Читаем «И снова Бард…» К 400-летию со дня смерти Шекспира полностью

После первого моего опыта я понял, что ошибся, позволив себе увеличивать в переводном тексте число стихов до пятнадцати, шестнадцати, семнадцати, если такое расширение лучше отвечало тому, что я считал — впрочем, считаю и сейчас — вполне законным императивом, обязывающим переводчика искать форму, которая была бы адекватна смыслу. Понятно, что перевод не оживет, если слова в нем не приведены в движение формой, ритмом. Однако это живое движение нельзя калькировать с оригинала, с его просодической структуры. Как только форма перестает быть наиболее сущностным движителем письма, она становится чем-то омертвелым, удушающим поэтическое начало, — а значит, нужно, чтобы переводчик позволил себе следовать собственному ритму, создавать собственную музыку, используя звуковую материю своего языка, неизбежно отличную от материи языка того произведения, которое он хочет перевести.

Отсюда мое начальное представление, будто я вправе выходить за пределы четырнадцати строк сонета, если к тому побуждает движение моего стиха. Но после первой публикации я понял, что проблема не так проста. Ритм, безусловно, должен быть свободным, это оправдано колоссальным потенциалом выразительности, присущим французскому верлибру. Однако поэтическое письмо опирается не только на ритм, часто автор использует твердые формы, которые, как я убедился, благодаря своему ограничительному характеру тоже обладают творческой функцией: они могут заставить поэта работать над текстом так, что ему откроются не замеченные прежде, новые уровни смысла. В частности, вынуждая отказаться от одного слова, ограничение заставляет выбрать другое, таившее в себе какую-то частицу подлинной сути автора, оно разрушает цензуру. Таким образом, твердая форма помогает «уходить вглубь» — процесс, который я в собственной недавней книге назвал «за вычетом большего».

Ограничение увеличивает смысловую глубину стиха, но вместе с тем воздействует на ритм стиха, ритм строф, — и в результате поэт лучше познает себя, получая возможность более интенсивно переживать свое бытие в мире, которое также представляет собой ритм, чаще всего закрепощенный. Модифицируя перевод сонетов Шекспира, я, конечно же, углублял и свое отношение к ритму, во многих случаях его перестраивая. Когда же заново издавались пьесы, этого не происходило. Впрочем, в шекспировских пьесах твердые формы встречаются довольно редко. Их пятистопный ямб, составляющий единое целое с художественной мыслью поэта, исключительно гибок.

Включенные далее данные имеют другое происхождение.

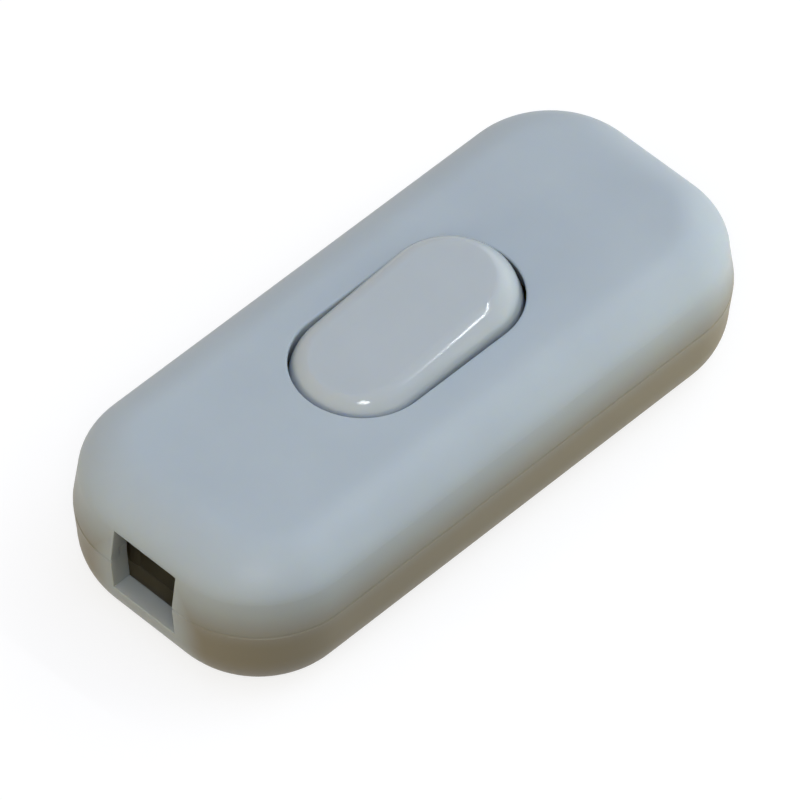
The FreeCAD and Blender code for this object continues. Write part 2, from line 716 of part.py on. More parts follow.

Но, возможно, вы спрашивали о другом — не о том, как происходит переход от одной версии перевода к другой при переиздании, а о работе над еще не завершенным переводом, когда в поисках наиболее удовлетворительной формулировки я правлю черновик. На этот вопрос без колебаний отвечу: да, в таком поиске ритм — самый важный фактор, именно этому дыханию слов я и подчиняю любое их сочетание, выражающее смысл. Не нужно доказывать, что стих перевода должен быть наполнен жизнью. Без этой жизни перевод невозможен, ведь только в том случае, когда переводчик, опираясь на ритм, достигает совпадения с самим собой — и только благодаря этому совпадению, — смысловой горизонт расчищается, и на поверхность выходят наиболее важные значения переводимого текста. Только через ритм, который в нас самих задает жизнь, мы можем ощутить и Гамлета в его существовании, задавая себе вопросы о нашей сути, которые тревожат его и которые точно так же могут запутать нас.

С. Р. По-видимому, фигура Гамлета вас особенно волнует. Какие черты этого героя вы могли бы выделить сегодня?

И. Б.

В Гамлете существенна любая черта, потому что его внутреннее становление — зеркало человеческой участи во всей ее полноте. Его бытие в мире и различные моменты его самосознания очень тесно переплетены друг с другом, и нельзя выделить что-то одно без учета всего остального.

Меня лично всегда поражало то, как Гамлет исследует себя. Всегда дело идет не о каком-то точном знании, которое он добыл раньше и вот теперь формулирует, но о своего рода открытии, совершаемом в тот самый момент, когда он говорит, — отсюда его колебания, повторы, создающие впечатление, что и сам Шекспир открывал для себя суть Гамлета, что, вглядываясь в него, он вел поиск непосредственно в тот момент, когда писал. Эти сбивчивые экзистенциальные шажки, делающие пьесу глубоко современной, — то, что меня больше всего в ней привлекло. В других больших фигурах шекспировского театра ничего подобного нет. Шекспир использует своего героя, чтобы, ничего не зная о нем заведомо, продвигаться вперед и находить искомое мгновенно, с быстротой тех прозрений, которые приходят лишь тогда, когда мы действуем практически бессознательно. Я убежден, что он написал пьесу в основном за два-три дня, в один присест.